Melalui potongan video yang ditunjukan oleh JPU itu, ABSB menilai keterangan para saksi fakta lemah lantaran tidak mampu membuktikan bahwa teriakan tersebut diserukan oleh Mulyanto.
“Alat bukti yang dihadirkan dalam persidangan hanya potongan video alias tidak lengkap. Saksi tidak dapat menjelaskan hubungan antara konteks luar bahasa dan maksud tuturan melalui penafsiran terhadap situasi yang terjadi,” tegas Asisten Pengabdi Bantuan Hukum (APBH) Bagian Advokasi LBH Kalbar, Ihsan Mahdi.
Selain itu, ABSB juga menilai potongan video tersebut tidak menguatkan adanya perintah secara langsung dari Mulyanto untuk melakukan kerusuhan dalam aksi mogok kerja pada 19 Agustus 2023.
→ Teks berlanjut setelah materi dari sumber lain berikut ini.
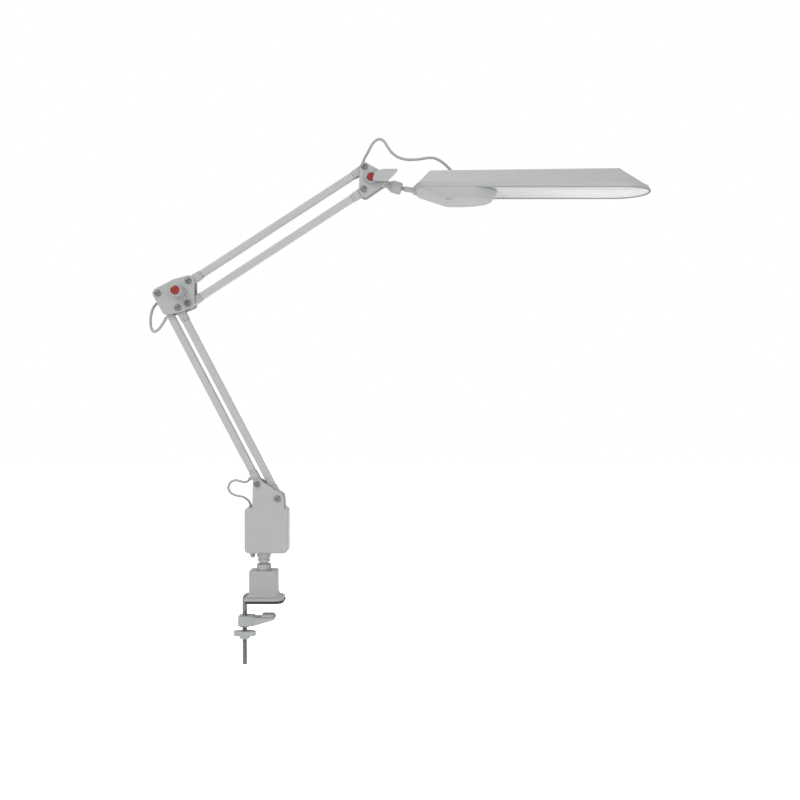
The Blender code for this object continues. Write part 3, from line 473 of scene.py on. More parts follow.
def black_rubber():
    return material("Black rubber", (0.012, 0.013, 0.013), 0.72, patches=90.0, mottle=0.3, grain=1800.0,
                    relief=0.0001, spots=0.12)


def zinc_steel():
    """Dull zinc plating, with the cloudy spangle it ages to."""
    return material("Zinc plated steel", (0.12, 0.122, 0.12), 0.36, metallic=0.6, patches=160.0, mottle=0.12,
                    grain=2200.0, spots=0.1)


def dark_steel():
    """Blackened screws, worn a little lighter in patches."""
    return material("Blackened steel", (0.13, 0.135, 0.135), 0.34, metallic=0.8, patches=220.0, mottle=0.25,
                    grain=2600.0, spots=0.1)


def red_gloss():
    """Red gloss moulding under a clear coat."""
    made = material("Red gloss cap", (0.14, 0.010, 0.007), 0.2, patches=120.0, mottle=0.08, grain=900.0,
                    relief=0.00001, spots=0.04)
    shader = shader_of(made)
    shader.inputs["Specular IOR Level"].default_value = 0.3
    shader.inputs["Coat Weight"].default_value = 0.2
    shader.inputs["Coat Roughness"].default_value = 0.08
    return made


def cable_jacket():
    """Matt grey PVC with fine lengthwise drag marks."""
    return material("Cable jacket", (0.19, 0.196, 0.19), 0.52, patches=70.0, mottle=0.04, grain=1600.0,
                    relief=0.00004, spots=0.08)


def nylon_grey():
    return material("Grey nylon", (0.217, 0.223, 0.22), 0.46, patches=50.0, mottle=0.03, grain=2000.0,
                    relief=0.00003)


def opal_diffuser():
    """Opal acrylic: milky, with some light in its body, and painted shade that darkens it towards the cover at its
    neck end.
    """
    made = material("Opal diffuser", (0.42, 0.418, 0.428), 0.3, patches=14.0, mottle=0.01, grain=3000.0,
                    relief=0.00001, spots=0.03)
    tree = made.node_tree
    shader = shader_of(made)
    place = tree.nodes.new("ShaderNodeTexCoord")
    split = tree.nodes.new("ShaderNodeSeparateXYZ")
    tree.links.new(place.outputs["Object"], split.inputs[0])
    neck_end, lit = 0.36, 0.56       # where along X the painted shade is deepest, and where the pane is fully lit
    # painted shade: the base colour is scaled from 0.62 at the neck end up to full, standing in for the cover's
    # shadow on the pane
    shade_fade = map_range(tree, split.outputs["X"], neck_end, lit, 0.62, 1.0)
    painted_shade = tree.nodes.new("ShaderNodeVectorMath")
    painted_shade.operation = "SCALE"
    tree.links.new(shader.inputs["Base Color"].links[0].from_socket, painted_shade.inputs[0])
    tree.links.new(shade_fade, painted_shade.inputs["Scale"])
    tree.links.new(painted_shade.outputs[0], shader.inputs["Base Color"])
    shader.inputs["Subsurface Weight"].default_value = 0.3
    shader.inputs["Subsurface Scale"].default_value = 0.004
    return made


def circuit_board():
    return material("Circuit board", (0.03, 0.16, 0.06), 0.4, patches=300.0, mottle=0.35, grain=1500.0)


def aluminium():
    return material("Aluminium sheet", (0.6, 0.6, 0.6), 0.36, metallic=1.0, patches=40.0, mottle=0.04,
                    grain=1800.0, stretch=(0.03, 1.0, 1.0))


def transformer_tape():
    return material("Transformer tape", (0.35, 0.3, 0.07), 0.45, patches=200.0, mottle=0.15, grain=1500.0)


LOOKS = {
    "grey_shell": moulded_shell(), "grey_casting": grey_casting(), "jaw_casting": jaw_casting(),
    "bar_paint": bar_paint(), "black_rubber": black_rubber(), "zinc_steel": zinc_steel(),
    "dark_steel": dark_steel(), "red_cap": red_gloss(), "grey_cable": cable_jacket(),
    "nylon": nylon_grey(), "diffuser": opal_diffuser(), "circuit_board": circuit_board(),
    "aluminium": aluminium(), "transformer": transformer_tape(),
}
SLOTS = {entry["node"]: entry["material_slot"] for entry in frame["record"]["subparts"]}


def title(node):
    return node.replace("_", " ").capitalize()


def make(name, bm, node, sharp=35.0):
    """A piece that stands for a CAD node, rides on its body and wears its slot's material."""
    slot_name = SLOTS[node]
    return piece(name, bm, LOOKS[slot_name], body_of(node), node, slot=slot_name, sharp=sharp)


def dress_frame():
    """Every CAD node that stays in sight wears the detailed material of its slot."""
    for node, kept in frame["nodes"].items():
        kept.data.materials.clear()
        kept.data.materials.append(LOOKS[SLOTS[node]])


# --- table clamp ---
def socket_bore(z, ring_size):
    """A ring of the bore with as many points as a level of the socket's body."""
    bore = BUSH_RADIUS + GAP
    return plan(-bore, bore, bore, bore, z, ring_size)


def make_clamp_base():
    """The foot that lies on the table and the boxy socket that rises from it."""
    low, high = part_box("clamp_base")
    lip = low.z + 5 * MM
    half, deep = 23.6 * MM, 15.5 * MM
    steps = 14
    levels = [
        # left, right, half depth, corner radius, height
        (low.x + 2.4 * MM, high.x - 2.4 * MM, high.y - 2.4 * MM, 11 * MM, low.z),
        (low.x + 0.6 * MM, high.x - 0.6 * MM, high.y - 0.6 * MM, 12.6 * MM, low.z + 0.6 * MM),
        (low.x, high.x, high.y, 13 * MM, low.z + 1.4 * MM),
        (low.x, high.x - 0.5 * MM, high.y, 13 * MM, lip - 0.8 * MM),
        (low.x + 1 * MM, high.x - 2.2 * MM, high.y - 1.4 * MM, 12.4 * MM, lip + 0.1 * MM),
        (low.x + 3 * MM, half + 5.2 * MM, deep + 2.4 * MM, 10 * MM, lip + 1.4 * MM),
        (-half - 1 * MM, half + 2.1 * MM, deep + 1 * MM, 7 * MM, lip + 4 * MM),
        (-half, half + 0.4 * MM, deep, 5 * MM, lip + 9 * MM),
        (-half, half, deep, 5 * MM, high.z - 1.2 * MM),
        (-half + 1.2 * MM, half - 1.2 * MM, deep - 1.2 * MM, 3.8 * MM, high.z),
        (-12.6 * MM, 12.6 * MM, 12.6 * MM, 12.5 * MM, high.z),
    ]
    rings = [plan(*level, steps, min(level[3], 4 * MM)) for level in soften(levels[:-1], 1.4 * MM)]
    rings.append(plan(*levels[-1], steps))
    rings += [socket_bore(high.z - 0.8 * MM, steps), socket_bore(low.z + 10.7 * MM, steps)]
    make("Clamp foot and socket", skin(rings), "clamp_base")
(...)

“Perlu diketahui bahwa pragmatik dalam linguistik adalah cabang ilmu yang mempelajari bagaimana konteks mempengaruhi makna dalam komunikasi. Pragmatik menitikberatkan pada cara pemahaman makna, tidak hanya berdasarkan struktur bahasa seperti sintaksis dan semantik. Namun, juga berdasarkan konteks penggunaan bahasa dalam situasi nyata,” terang siaran pers ABSB.
“Maka menjadi pertanyaannya, apakah bisa tanpa informasi yang cukup tentang situasi yang terjadi, kalimat ‘Maju, maju, lawan, lawan’ yang dituduhkan oleh saksi adalah instruksi literal? Bisa jadi itu hanya sebagai bentuk ekspresi kekecewaan semata atau sesuatu ungkapan lainnya yang tidak ada kaitannya dengan perkara yang dituduhkan,” imbuh ABSB.